From the listing below, pull out the lines that hold "picture".
◆ ◆ ◆
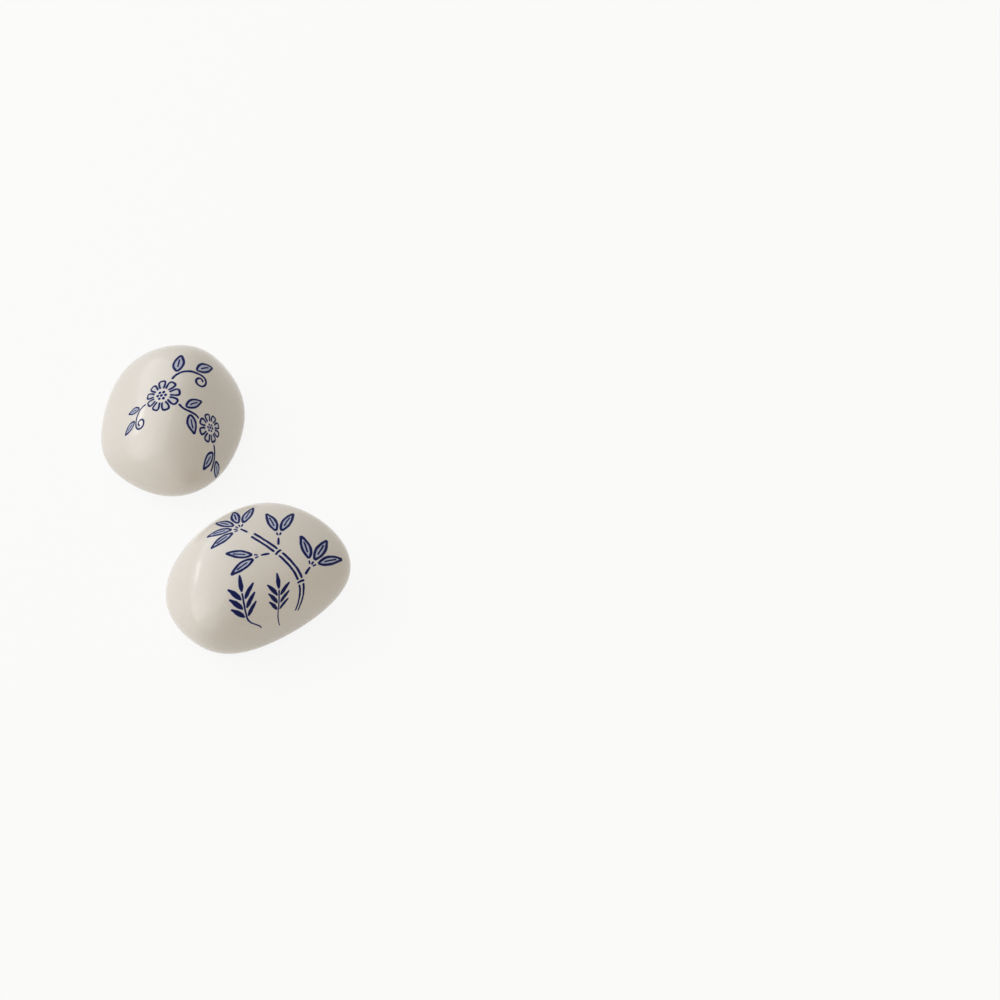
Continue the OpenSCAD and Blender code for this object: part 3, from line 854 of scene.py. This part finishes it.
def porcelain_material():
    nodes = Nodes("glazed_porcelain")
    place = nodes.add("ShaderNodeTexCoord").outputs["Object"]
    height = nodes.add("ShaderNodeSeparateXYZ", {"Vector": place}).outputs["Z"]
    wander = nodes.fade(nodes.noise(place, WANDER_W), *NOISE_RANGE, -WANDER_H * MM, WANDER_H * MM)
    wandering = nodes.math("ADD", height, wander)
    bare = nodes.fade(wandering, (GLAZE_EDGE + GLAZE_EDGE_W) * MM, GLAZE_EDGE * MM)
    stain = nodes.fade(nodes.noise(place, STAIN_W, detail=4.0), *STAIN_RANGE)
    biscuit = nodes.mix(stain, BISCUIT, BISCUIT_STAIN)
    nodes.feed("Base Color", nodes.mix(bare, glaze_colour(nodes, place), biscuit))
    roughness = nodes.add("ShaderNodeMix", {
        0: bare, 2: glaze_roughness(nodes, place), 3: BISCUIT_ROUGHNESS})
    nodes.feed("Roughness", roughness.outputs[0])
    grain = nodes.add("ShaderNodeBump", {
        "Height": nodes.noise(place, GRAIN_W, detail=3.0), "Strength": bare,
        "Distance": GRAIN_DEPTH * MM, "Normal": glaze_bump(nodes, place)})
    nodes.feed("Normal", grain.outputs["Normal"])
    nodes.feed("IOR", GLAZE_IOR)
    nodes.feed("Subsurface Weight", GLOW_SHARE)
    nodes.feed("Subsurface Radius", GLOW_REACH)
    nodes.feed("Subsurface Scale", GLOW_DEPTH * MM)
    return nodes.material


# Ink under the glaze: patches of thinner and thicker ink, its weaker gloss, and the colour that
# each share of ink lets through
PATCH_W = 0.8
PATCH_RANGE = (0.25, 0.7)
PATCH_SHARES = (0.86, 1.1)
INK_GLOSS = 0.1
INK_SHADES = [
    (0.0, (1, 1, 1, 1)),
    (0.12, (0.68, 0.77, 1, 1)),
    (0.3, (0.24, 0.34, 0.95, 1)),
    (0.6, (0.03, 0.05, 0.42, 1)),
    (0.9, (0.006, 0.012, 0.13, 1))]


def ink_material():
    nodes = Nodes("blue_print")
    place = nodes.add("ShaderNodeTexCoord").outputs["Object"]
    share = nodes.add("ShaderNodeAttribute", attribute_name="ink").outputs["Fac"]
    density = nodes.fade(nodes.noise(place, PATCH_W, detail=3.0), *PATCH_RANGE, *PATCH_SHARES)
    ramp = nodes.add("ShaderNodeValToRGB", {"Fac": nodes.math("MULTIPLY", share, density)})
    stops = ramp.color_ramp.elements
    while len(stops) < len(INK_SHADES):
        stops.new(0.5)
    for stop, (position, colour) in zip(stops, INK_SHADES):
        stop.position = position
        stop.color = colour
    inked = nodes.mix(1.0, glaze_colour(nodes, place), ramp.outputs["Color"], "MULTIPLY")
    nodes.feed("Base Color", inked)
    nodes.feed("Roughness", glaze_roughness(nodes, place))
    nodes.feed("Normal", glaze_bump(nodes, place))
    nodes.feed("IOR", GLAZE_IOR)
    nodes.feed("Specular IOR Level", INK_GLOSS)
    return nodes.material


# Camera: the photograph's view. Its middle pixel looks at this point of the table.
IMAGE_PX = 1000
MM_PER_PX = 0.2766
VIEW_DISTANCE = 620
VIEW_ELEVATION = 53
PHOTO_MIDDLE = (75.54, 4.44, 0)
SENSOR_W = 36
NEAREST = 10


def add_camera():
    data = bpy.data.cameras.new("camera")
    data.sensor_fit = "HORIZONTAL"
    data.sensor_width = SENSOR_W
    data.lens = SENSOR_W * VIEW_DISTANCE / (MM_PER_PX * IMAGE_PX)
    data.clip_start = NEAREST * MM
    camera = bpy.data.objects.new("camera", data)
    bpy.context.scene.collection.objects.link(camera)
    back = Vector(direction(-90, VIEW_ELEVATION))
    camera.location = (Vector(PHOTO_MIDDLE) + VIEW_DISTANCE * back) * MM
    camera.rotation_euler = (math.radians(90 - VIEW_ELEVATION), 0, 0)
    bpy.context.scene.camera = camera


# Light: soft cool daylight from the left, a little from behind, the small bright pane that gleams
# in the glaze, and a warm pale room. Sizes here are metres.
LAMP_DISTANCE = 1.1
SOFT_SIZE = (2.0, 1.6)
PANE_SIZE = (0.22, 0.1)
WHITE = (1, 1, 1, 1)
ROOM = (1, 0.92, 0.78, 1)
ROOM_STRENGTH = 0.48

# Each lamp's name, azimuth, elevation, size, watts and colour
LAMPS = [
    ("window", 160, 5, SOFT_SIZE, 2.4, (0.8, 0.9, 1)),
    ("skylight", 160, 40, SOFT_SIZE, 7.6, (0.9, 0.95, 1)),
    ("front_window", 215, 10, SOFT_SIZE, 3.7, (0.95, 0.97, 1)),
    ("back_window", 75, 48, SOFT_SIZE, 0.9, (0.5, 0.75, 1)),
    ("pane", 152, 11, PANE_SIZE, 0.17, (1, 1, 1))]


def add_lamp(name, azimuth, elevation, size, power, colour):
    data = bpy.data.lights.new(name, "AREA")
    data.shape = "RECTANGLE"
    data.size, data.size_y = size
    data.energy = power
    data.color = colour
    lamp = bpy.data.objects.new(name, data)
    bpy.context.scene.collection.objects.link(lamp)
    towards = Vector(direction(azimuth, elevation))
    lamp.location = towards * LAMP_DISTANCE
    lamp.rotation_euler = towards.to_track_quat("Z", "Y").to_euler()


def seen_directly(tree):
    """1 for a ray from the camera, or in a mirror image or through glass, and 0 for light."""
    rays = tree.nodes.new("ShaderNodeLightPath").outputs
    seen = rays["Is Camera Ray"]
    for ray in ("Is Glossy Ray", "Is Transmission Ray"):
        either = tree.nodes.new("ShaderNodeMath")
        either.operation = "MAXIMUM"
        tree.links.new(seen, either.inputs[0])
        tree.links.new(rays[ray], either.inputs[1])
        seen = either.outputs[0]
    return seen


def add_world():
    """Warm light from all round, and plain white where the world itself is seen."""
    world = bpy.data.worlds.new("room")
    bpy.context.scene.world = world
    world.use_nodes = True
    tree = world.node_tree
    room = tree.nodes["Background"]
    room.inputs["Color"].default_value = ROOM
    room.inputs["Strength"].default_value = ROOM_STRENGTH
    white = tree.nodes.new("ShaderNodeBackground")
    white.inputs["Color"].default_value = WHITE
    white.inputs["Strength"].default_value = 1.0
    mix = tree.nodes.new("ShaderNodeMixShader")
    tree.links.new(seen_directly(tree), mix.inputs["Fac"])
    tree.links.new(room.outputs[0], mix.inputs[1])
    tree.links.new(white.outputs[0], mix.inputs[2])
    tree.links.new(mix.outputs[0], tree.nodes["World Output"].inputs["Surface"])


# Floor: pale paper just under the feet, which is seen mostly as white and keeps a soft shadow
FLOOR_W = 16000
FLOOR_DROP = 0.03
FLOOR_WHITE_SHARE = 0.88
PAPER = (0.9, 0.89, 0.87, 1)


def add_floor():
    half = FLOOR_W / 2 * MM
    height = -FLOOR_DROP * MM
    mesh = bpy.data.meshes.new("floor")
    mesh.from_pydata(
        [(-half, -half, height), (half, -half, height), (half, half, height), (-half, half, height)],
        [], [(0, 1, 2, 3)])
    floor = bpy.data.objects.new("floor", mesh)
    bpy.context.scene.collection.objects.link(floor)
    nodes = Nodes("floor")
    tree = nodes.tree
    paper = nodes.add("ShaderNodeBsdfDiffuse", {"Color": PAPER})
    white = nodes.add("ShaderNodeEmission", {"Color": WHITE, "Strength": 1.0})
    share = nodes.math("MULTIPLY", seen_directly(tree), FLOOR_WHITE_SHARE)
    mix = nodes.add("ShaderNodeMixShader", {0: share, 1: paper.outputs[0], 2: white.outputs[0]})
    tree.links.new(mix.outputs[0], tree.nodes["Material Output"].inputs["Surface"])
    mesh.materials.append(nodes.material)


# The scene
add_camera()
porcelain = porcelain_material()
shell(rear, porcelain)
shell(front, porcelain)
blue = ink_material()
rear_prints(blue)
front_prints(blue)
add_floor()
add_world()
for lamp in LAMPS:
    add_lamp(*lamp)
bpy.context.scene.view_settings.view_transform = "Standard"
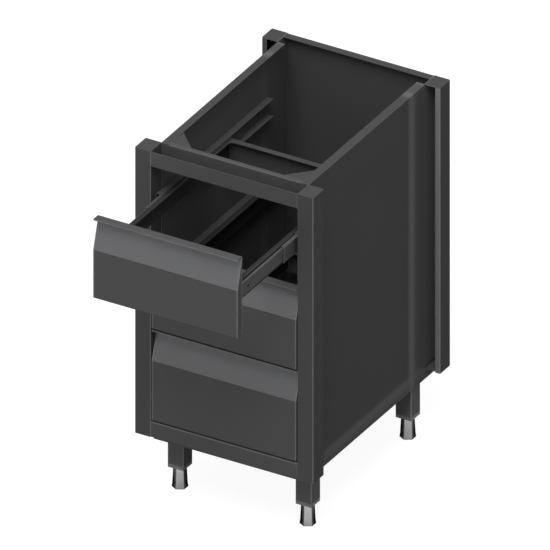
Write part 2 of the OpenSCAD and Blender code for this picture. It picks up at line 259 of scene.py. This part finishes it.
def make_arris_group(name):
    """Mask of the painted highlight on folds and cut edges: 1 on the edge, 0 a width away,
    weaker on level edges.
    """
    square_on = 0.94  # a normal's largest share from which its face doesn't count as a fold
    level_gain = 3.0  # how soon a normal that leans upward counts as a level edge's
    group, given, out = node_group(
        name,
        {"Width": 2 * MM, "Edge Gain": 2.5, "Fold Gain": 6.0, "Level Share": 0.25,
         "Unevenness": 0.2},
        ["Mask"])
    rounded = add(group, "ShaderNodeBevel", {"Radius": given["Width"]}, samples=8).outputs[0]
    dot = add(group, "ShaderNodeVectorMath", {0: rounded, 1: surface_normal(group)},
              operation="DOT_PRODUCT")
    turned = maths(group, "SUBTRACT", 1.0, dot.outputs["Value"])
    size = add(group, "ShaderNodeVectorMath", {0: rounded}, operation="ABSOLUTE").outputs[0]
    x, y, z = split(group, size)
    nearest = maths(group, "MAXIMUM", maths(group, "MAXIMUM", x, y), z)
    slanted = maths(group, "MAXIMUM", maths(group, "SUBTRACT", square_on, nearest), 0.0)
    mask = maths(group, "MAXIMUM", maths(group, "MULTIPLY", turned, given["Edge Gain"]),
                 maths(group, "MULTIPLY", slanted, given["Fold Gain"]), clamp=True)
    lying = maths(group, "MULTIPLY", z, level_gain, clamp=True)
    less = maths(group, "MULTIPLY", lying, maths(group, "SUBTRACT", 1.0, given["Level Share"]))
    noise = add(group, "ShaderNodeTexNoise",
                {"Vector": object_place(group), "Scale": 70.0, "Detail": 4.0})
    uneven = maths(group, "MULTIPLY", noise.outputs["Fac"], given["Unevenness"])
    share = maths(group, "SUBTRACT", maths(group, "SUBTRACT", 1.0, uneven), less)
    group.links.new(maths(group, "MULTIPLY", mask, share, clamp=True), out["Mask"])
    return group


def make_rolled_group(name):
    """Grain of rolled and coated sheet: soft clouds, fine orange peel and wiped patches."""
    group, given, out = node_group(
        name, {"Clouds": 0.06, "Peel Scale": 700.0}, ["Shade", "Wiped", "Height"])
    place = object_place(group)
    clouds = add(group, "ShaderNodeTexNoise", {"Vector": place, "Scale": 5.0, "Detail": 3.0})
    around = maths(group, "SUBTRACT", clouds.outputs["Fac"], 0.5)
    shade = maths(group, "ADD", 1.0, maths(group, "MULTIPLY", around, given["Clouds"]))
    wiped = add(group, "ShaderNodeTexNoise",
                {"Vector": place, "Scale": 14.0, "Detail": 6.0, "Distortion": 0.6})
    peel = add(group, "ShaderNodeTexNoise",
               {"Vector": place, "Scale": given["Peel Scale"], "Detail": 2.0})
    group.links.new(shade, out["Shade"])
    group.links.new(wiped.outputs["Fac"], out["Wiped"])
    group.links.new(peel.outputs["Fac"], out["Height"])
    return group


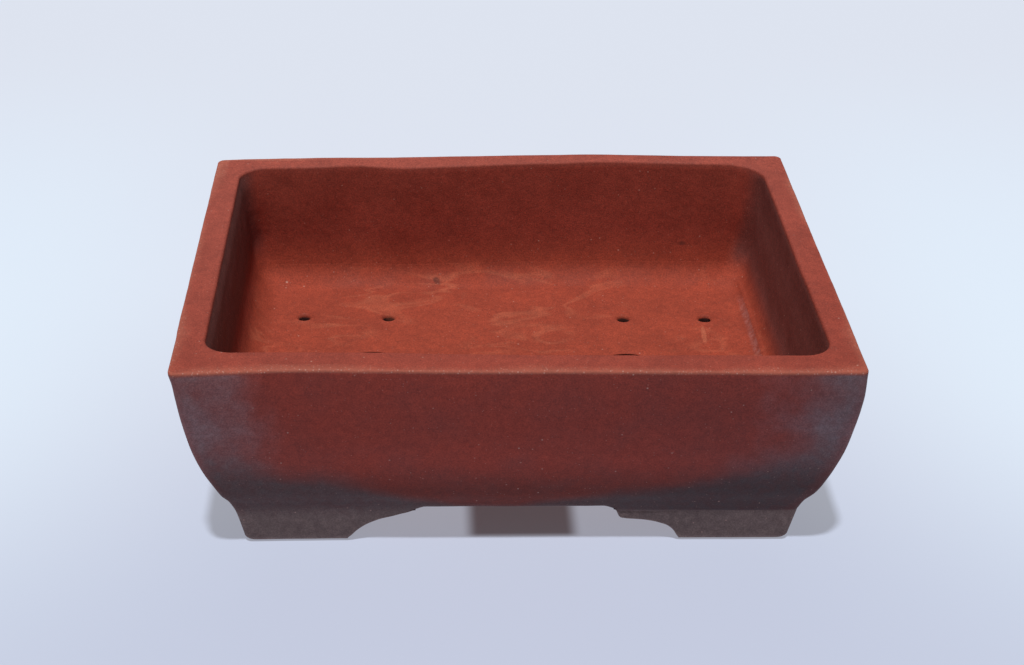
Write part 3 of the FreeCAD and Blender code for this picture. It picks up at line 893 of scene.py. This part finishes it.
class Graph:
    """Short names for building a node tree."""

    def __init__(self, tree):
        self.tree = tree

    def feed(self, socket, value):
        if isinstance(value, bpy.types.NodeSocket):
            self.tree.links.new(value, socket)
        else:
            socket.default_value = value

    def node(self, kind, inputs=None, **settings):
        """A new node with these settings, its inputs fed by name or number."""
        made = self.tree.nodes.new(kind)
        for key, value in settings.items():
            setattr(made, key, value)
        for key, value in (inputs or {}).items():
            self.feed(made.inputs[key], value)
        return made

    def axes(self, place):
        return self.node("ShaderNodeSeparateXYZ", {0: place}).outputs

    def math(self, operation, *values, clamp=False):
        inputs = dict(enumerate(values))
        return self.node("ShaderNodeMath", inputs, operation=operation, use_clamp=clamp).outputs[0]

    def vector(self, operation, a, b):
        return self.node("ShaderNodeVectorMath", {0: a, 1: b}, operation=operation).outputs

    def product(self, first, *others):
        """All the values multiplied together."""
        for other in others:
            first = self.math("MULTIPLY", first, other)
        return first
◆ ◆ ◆
## SOLUTION BELOW:
Write part 2 of the OpenSCAD and Blender code for this picture. It picks up at line 259 of scene.py. This part finishes it.
Write part 3 of the FreeCAD and Blender code for this picture. It picks up at line 893 of scene.py. This part finishes it.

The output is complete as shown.